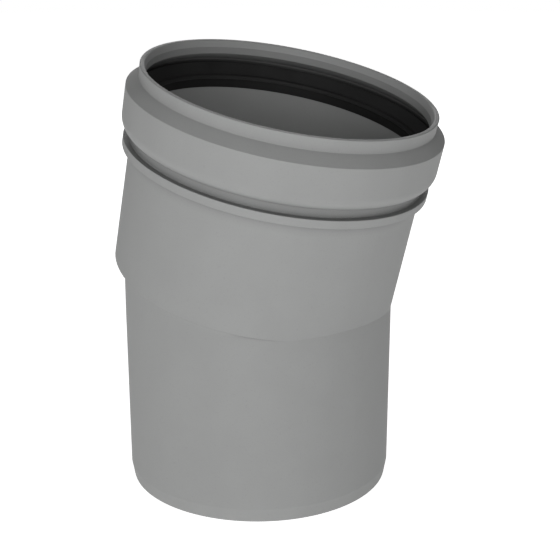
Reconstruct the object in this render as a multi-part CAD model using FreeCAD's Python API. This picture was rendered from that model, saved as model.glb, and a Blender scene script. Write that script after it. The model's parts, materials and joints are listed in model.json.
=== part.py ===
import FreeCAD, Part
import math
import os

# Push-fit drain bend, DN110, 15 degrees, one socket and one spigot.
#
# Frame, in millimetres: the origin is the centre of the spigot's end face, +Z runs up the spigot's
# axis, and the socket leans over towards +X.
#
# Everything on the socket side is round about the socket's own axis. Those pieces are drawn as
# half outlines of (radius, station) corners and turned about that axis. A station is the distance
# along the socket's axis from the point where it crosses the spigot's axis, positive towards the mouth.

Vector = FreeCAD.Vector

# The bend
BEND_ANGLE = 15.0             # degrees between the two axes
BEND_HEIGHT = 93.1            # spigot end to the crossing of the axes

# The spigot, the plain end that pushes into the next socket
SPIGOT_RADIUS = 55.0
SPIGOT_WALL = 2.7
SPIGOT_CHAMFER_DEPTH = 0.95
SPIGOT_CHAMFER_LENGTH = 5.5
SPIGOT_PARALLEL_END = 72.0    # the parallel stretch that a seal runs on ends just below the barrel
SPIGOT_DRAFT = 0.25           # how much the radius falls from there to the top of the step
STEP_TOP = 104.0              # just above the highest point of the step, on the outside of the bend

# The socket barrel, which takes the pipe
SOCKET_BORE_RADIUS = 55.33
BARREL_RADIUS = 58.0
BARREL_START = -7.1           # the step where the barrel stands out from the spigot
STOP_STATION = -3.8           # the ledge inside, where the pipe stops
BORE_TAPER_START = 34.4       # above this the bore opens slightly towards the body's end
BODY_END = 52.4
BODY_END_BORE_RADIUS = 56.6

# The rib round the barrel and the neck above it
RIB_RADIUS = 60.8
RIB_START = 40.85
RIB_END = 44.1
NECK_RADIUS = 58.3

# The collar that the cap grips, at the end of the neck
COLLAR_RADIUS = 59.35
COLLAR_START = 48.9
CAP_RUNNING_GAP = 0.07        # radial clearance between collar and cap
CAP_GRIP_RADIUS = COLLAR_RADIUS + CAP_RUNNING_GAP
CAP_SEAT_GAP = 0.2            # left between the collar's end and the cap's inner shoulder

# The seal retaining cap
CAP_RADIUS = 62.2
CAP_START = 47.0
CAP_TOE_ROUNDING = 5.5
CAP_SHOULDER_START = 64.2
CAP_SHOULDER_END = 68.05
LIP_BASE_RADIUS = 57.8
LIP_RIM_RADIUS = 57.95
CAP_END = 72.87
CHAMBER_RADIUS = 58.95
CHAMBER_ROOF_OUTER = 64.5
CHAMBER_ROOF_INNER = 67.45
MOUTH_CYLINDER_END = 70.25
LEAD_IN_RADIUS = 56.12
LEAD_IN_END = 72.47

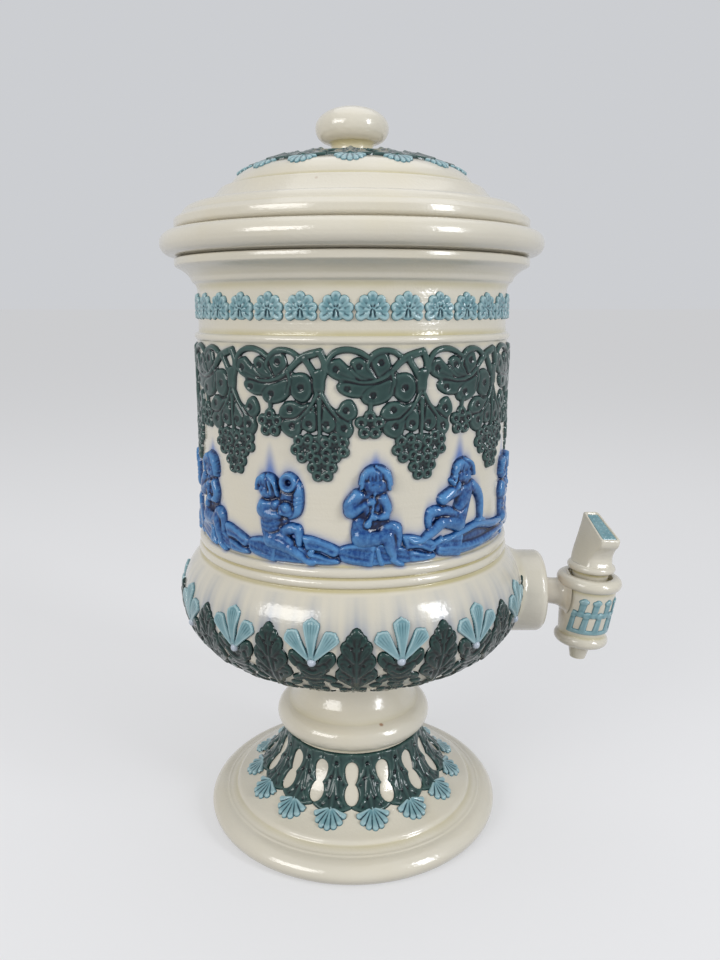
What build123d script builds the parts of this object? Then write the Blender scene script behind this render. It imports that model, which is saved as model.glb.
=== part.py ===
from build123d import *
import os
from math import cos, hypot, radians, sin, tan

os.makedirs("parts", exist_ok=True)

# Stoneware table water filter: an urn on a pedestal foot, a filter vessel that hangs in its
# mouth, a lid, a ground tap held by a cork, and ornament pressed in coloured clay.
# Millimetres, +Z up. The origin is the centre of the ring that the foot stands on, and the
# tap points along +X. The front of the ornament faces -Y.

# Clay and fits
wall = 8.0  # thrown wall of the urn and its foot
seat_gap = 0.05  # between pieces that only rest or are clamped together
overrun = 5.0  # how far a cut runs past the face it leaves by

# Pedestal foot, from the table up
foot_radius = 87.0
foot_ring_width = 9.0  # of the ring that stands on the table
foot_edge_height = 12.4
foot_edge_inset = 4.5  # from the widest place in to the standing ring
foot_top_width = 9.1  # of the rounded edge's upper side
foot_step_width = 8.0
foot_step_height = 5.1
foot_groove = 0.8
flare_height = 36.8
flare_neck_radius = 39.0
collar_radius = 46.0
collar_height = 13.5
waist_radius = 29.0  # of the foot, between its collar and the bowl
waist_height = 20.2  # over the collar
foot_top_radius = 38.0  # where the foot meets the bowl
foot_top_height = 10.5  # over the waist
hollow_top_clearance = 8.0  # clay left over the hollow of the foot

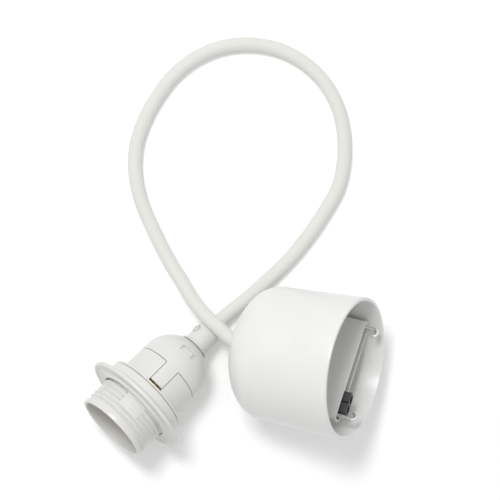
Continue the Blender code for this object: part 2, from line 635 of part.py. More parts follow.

════════════════════

Starting at the first line of the records, print each line exactly, stopping after the line that contains "BEND_HEIGHT = 93.1".

→ SOLUTION
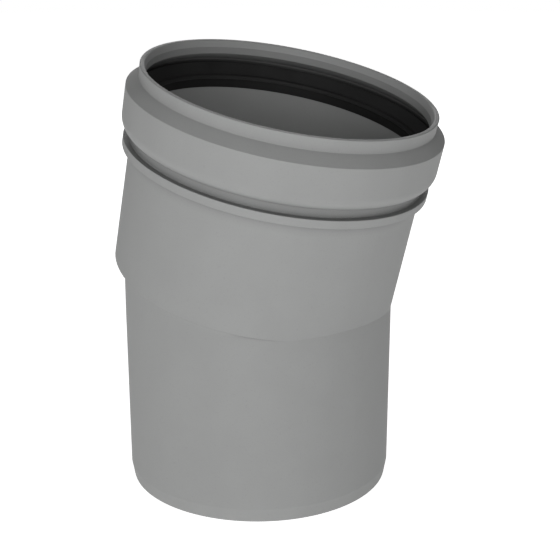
Reconstruct the object in this render as a multi-part CAD model using FreeCAD's Python API. This picture was rendered from that model, saved as model.glb, and a Blender scene script. Write that script after it. The model's parts, materials and joints are listed in model.json.
=== part.py ===
import FreeCAD, Part
import math
import os

# Push-fit drain bend, DN110, 15 degrees, one socket and one spigot.
#
# Frame, in millimetres: the origin is the centre of the spigot's end face, +Z runs up the spigot's
# axis, and the socket leans over towards +X.
#
# Everything on the socket side is round about the socket's own axis. Those pieces are drawn as
# half outlines of (radius, station) corners and turned about that axis. A station is the distance
# along the socket's axis from the point where it crosses the spigot's axis, positive towards the mouth.

Vector = FreeCAD.Vector

# The bend
BEND_ANGLE = 15.0             # degrees between the two axes
BEND_HEIGHT = 93.1            # spigot end to the crossing of the axes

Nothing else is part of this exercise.